"""

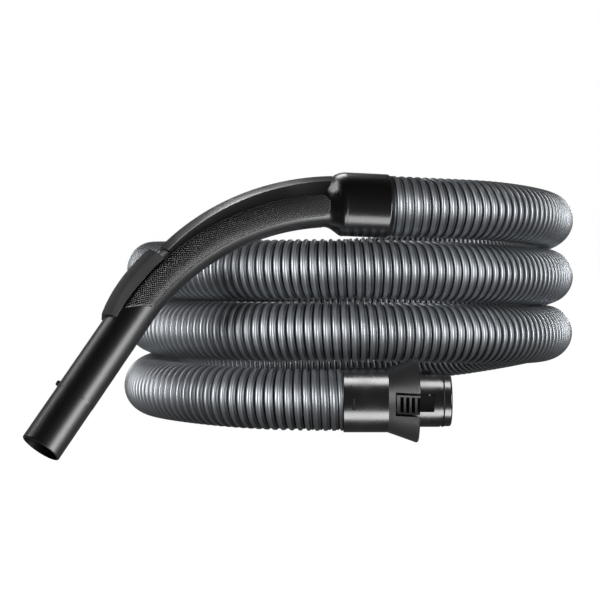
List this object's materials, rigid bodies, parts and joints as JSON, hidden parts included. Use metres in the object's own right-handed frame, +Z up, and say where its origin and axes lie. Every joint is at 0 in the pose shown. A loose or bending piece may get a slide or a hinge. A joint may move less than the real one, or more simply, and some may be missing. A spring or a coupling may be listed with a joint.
{
  "type": "vacuum cleaner suction hose",
  "caption": "Corrugated suction hose coiled for storage, with a bent swivel hand grip and wand spigot at one end and a latching swivel machine connector at the other.",
  "frame": {"origin": "on the floor, under the middle of the box that holds the grip and the connector", "axes": "+Z up; +X along the connector, out of its spigot, with the grip's cuff pointing nearly the same way; +Y from the front of the coil to its back"},
  "size_m": [0.4255, 0.4975, 0.2009],
  "materials": {
    "moulded_black": "satin moulded black",
    "cover_black": "fine spark-eroded black",
    "pad_rubber": "soft-touch with a fine diamond texture",
    "bush_black": "plain moulded black",
    "button_black": "plain moulded black",
    "ring_acetal": "natural black acetal",
    "seal_rubber": "smooth",
    "spring_steel": "plain strip",
    "hose_grey": "silver grey, satin"
  },
  "bodies": {
    "hose": {"hose_span_top": "hose_grey", "hose_span_middle": "hose_grey", "hose_span_bottom": "hose_grey", "grip_hose_bush": "bush_black", "grip_swivel_seal": "seal_rubber", "connector_hose_bush": "bush_black", "connector_swivel_seal": "seal_rubber"},
    "grip": {"grip_tube": "moulded_black", "grip_cover": "cover_black", "grip_pad_front": "pad_rubber", "grip_pad_back": "pad_rubber", "grip_retainer_ring": "ring_acetal", "lock_button_spring": "spring_steel"},
    "air_slider": {"air_slider": "cover_black", "slider_detent_spring": "spring_steel"},
    "lock_button": {"wand_lock_button": "button_black"},
    "connector": {"connector_cuff": "moulded_black", "connector_retainer_ring": "ring_acetal", "release_collar": "moulded_black", "machine_spigot": "moulded_black", "spigot_seal": "seal_rubber", "latch_spring_front": "spring_steel", "latch_spring_back": "spring_steel"},
    "release_front": {"release_button_front": "button_black"},
    "release_back": {"release_button_back": "button_black"}
  },
  "joints": [
    {"name": "grip_swivel", "type": "hinge", "parent": "hose", "child": "grip", "pos_m": [0.1075, 0.0524, 0.1753], "axis": [-0.9904, -0.1304, 0.0454], "continuous": true},
    {"name": "air_slide", "type": "hinge", "parent": "grip", "child": "air_slider", "pos_m": [0.07989, -0.03065, 0.00614], "axis": [-0.1374, 0.8978, -0.4184], "range_deg": [0, 1.5]},
    {"name": "wand_lock", "type": "slide", "parent": "grip", "child": "lock_button", "axis": [0.8561, -0.1048, -0.5061], "range_m": [0, 0.002], "stiffness_N_per_m": 400, "springref_m": -0.002, "deforming": ["lock_button_spring"]},
    {"name": "connector_swivel", "type": "hinge", "parent": "hose", "child": "connector", "pos_m": [0.072, 0.0257, 0.0316], "axis": [1, 0, 0], "continuous": true},
    {"name": "release_press_front", "type": "slide", "parent": "connector", "child": "release_front", "axis": [0, 1, 0], "range_m": [0, 0.0022], "stiffness_N_per_m": 500, "springref_m": -0.002, "deforming": ["latch_spring_front"]},
    {"name": "release_press_back", "type": "slide", "parent": "connector", "child": "release_back", "axis": [0, -1, 0], "range_m": [0, 0.0022], "stiffness_N_per_m": 500, "springref_m": -0.002, "deforming": ["latch_spring_back"]}
  ]
}
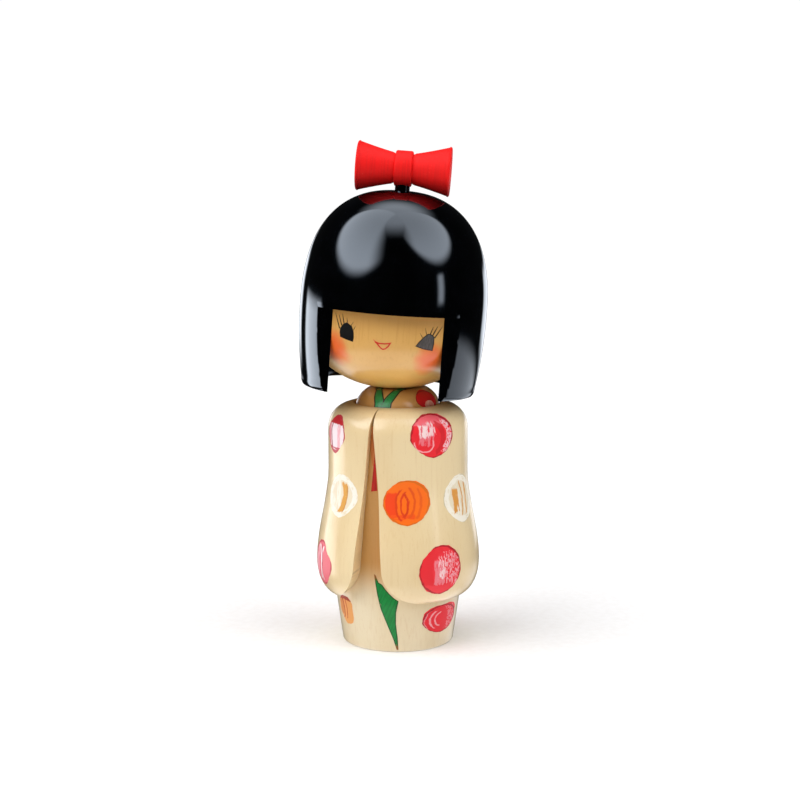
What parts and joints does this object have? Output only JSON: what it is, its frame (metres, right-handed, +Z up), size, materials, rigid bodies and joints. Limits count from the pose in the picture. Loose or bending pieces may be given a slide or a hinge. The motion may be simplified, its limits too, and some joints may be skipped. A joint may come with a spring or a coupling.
{
  "type": "kokeshi doll",
  "caption": "Turned wooden kokeshi doll: flared kimono sleeves over a round body, a leaning head that turns, a bobbed hair cap and a spool-shaped bow.",
  "frame": {"origin": "centre of the flat base, on the body's vertical axis", "axes": "+Z up along the body, -Y towards the doll's front"},
  "size_m": [0.0599, 0.0593, 0.16],
  "materials": {
    "body_wood": "satin varnish over painted flowers",
    "sleeve_wood": "satin varnish over painted flowers",
    "dowel_wood": "bare",
    "face_wood": "satin varnish over a painted face",
    "hair_lacquer": "gloss black lacquer",
    "peg_lacquer": "gloss black lacquer",
    "bow_paint": "soft matt red paint"
  },
  "bodies": {
    "base": {"body": "body_wood", "kimono_sleeves": "sleeve_wood", "neck_dowel": "dowel_wood"},
    "head_group": {"head": "face_wood", "hair": "hair_lacquer", "bow_peg": "peg_lacquer", "bow": "bow_paint"}
  },
  "joints": [
    {"name": "neck_turn", "type": "hinge", "parent": "base", "child": "head_group", "pos_m": [0, 0, 0.0824], "axis": [0, 0, 1], "continuous": true}
  ]
}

"""

Look through the data and show every line containing "axes".

Result for this exercise:
List this object's materials, rigid bodies, parts and joints as JSON, hidden parts included. Use metres in the object's own right-handed frame, +Z up, and say where its origin and axes lie. Every joint is at 0 in the pose shown. A loose or bending piece may get a slide or a hinge. A joint may move less than the real one, or more simply, and some may be missing. A spring or a coupling may be listed with a joint.
  "frame": {"origin": "on the floor, under the middle of the box that holds the grip and the connector", "axes": "+Z up; +X along the connector, out of its spigot, with the grip's cuff pointing nearly the same way; +Y from the front of the coil to its back"},
  "frame": {"origin": "centre of the flat base, on the body's vertical axis", "axes": "+Z up along the body, -Y towards the doll's front"},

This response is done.